As union steward, you are concerned that the facility requires that FMLA leave run concurrently with worker’s compensation leave. Worker’s compensation leave may, in fact, run concurrently with unpaid FMLA leave and may count toward an employee’s FMLA leave entitlement, provided the reason for the absence is due to a qualifying “serious health condition” as defined in the FMLA and the implementing Regulation 29 CFR 825.114 (copy enclosed). However, an employee’s receipt of workers’ compensation payments precludes the employee from electing, and prohibits the employer from requiring, substitution of any form of accrued paid leave for any part of the absence covered by such payments.

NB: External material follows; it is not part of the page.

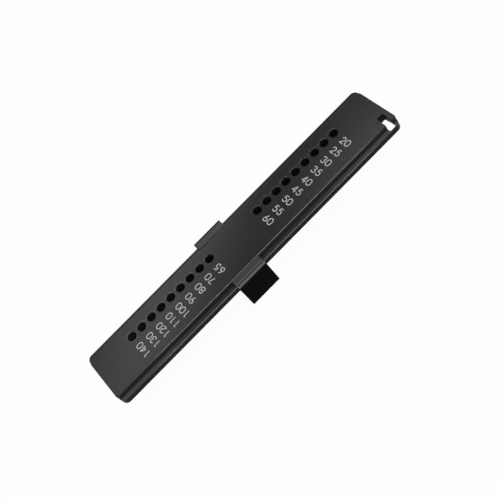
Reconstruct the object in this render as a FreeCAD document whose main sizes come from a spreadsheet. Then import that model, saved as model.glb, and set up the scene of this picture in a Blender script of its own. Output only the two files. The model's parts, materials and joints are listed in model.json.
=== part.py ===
import FreeCAD, Part

import math
import os

import Sketcher

# A pocket gauge for gutta-percha points, with a sliding cutter that hangs round the bar.
# Local frame: X along the bar towards the "20" end, Y away from the thumb tab with zero on the
# line of holes, Z out of the top face with zero on it. All sizes are in millimetres.

# Driving sizes
SIZES = {
    # bar outline
    "bar_length": 90.0,
    "bar_thick": 3.3,
    "top_near": 9.5,
    "top_far": 4.15,
    "near_ledge": 1.2,
    "near_depth": 1.6,
    "far_ledge": 1.65,
    "far_depth": 0.8,
    "corner_near": 0.45,
    "corner_far": 1.4,
    "foot_corner_far": 1.65,
    "edge_break": 0.15,
    # channel under the bar
    "channel_near": 7.6,
    "channel_far": 3.0,
    "channel_depth": 1.1,
    # row of holes
    "pitch": 3.175,
    "middle_gap": 15.875,
    "well_dia": 2.1,
    "well_mouth": 0.12,
    "gauge_web": 0.25,
    "funnel_height": 0.3,
    "hole_020": 0.20,
    "hole_025": 0.25,
    "hole_030": 0.30,
    "hole_035": 0.35,
    "hole_040": 0.40,
    "hole_045": 0.45,
    "hole_050": 0.50,
    "hole_055": 0.55,
    "hole_060": 0.60,
    "hole_065": 0.65,
    "hole_070": 0.70,
    "hole_080": 0.80,
    "hole_090": 0.90,
    "hole_100": 1.00,
    "hole_110": 1.10,
    "hole_120": 1.20,
    "hole_130": 1.30,
    "hole_140": 1.40,
    # hanging slot
    "slot_width": 1.85,
    "slot_length": 4.1,
    "slot_end_wall": 1.35,
    "slot_rim": 0.3,
    "slot_corner": 0.4,
    "slot_skin": 0.3,
    "slot_relief": 0.55,
    # slider
    "slider_length": 8.4,
    "slider_rest": 3.96,
    "side_gap": 0.1,
    "lip_gap": 0.1,
    "near_wall": 1.0,
    "far_wall": 0.74,
    "floor_thick": 0.8,
    "bend": 0.4,
    "lip_break": 0.2,
    # raised seat that carries the blade in the channel
    "seat_length": 7.2,
    "seat_side_gap": 0.3,
    "seat_top_gap": 0.1,
    "shoulder_width": 2.8,
    # blade and its rivets
    "blade_length": 7.8,
    "blade_thick": 0.4,
    "blade_gap": 0.05,
    "blade_side_gap": 0.1,
    "blade_bevel": 0.7,
    "blade_edge": 0.08,
    "rivet_dia": 0.9,
    "rivet_head": 1.5,
    "rivet_cone": 0.3,
    "rivet_gap": 0.02,
    "rivet_spacing": 5.2,
    # thumb tab
    "tab_thick": 1.05,
    "tab_drop": 7.8,
    "tab_break": 0.12,
    "peg_dia": 1.4,
    "peg_length": 0.8,
    "peg_spacing": 4.4,
    "peg_level": 2.6,
    "peg_gap": 0.02,
    # stop pins
    "stop_end": 2.0,
    "stop_dia": 1.2,
    "stop_reach": 1.0,
    "stop_hold": 1.3,
    "stop_line": 5.2,
    "stop_tip": 0.15,
    "stop_fit": 0.01,
}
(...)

You also express concern that the facility has failed to post a notice of the provisions of the FMLA, has failed to provide general and specific notice of the entitlements of FMLA, and that several employees have been terminated in violation of FMLA.

Generally, the FMLA and §825.300 of the Regulations require employers to post on their premises a notice explaining the Act’s provisions and providing information concerning the procedures for filing complaints of violations of the Act with the Wage and Hour Division. An FMLA poster (form WH-1420) may be obtained from the Department's web site (http://www.dol.gov/osbp/sbrefa/poster/main.htm) or from the local Wage and Hour Division office. Additionally, pursuant to § 825.301 of the Regulations, employers should provide employees who take FMLA-qualifying leave with both general and specific notification detailing the FMLA entitlements and specific expectations and obligations of employees taking leave, as well as explaining the consequences of failing to meet these obligations.

You should be aware, however, that the U.S. Supreme Court recently invalidated the FMLA Regulations at §825.700(a), which provides categorical sanctions against employers who fail to designate FMLA-qualifying leave as FMLA leave (Ragsdale v. Wolverine Worldwide, Inc.) This section of the regulations states that employers who fail to designate paid or unpaid FMLA-qualifying leave as FMLA leave can not count the leave toward the employee's FMLA entitlement, and the employee is still entitled to all of FMLA's protections during that leave.

In light of the U.S. Supreme Court's decision, the Department believes it is inappropriate, in most cases, to pursue compliance actions in instances where the employee has clearly taken FMLA leave and the employer has failed to designate the leave as such. The Supreme Court’s decision in Ragsdale may leave open the possibility that cases may be pursued, based on the principle of equitable estoppel, where the failure to designate the leave as FMLA-qualifying interfered with the employee’s exercise of FMLA rights (per §825.220), and the employee could have taken other action had he/she known that the leave would count against his/her FMLA entitlement.

Responsibility for enforcing allegations of violations of FMLA has been delegated to the various district offices of the Wage and Hour Division. If you, or the employees you represent at Name*, need further clarification regarding your rights under the FMLA, you may contact the Wage and Hour District Office nearest you at Leo W. O’Brien Federal Building, Room 822, Albany, New York 12207, telephone (518) 431-4278.

Sincerely,

Rosemary E. Sumner
Office of Enforcement Policy
Family and Medical Leave Act Team

Note: * The actual name(s) was removed to preserve privacy in accordance with 5 U.S.C. 552 (b)(7).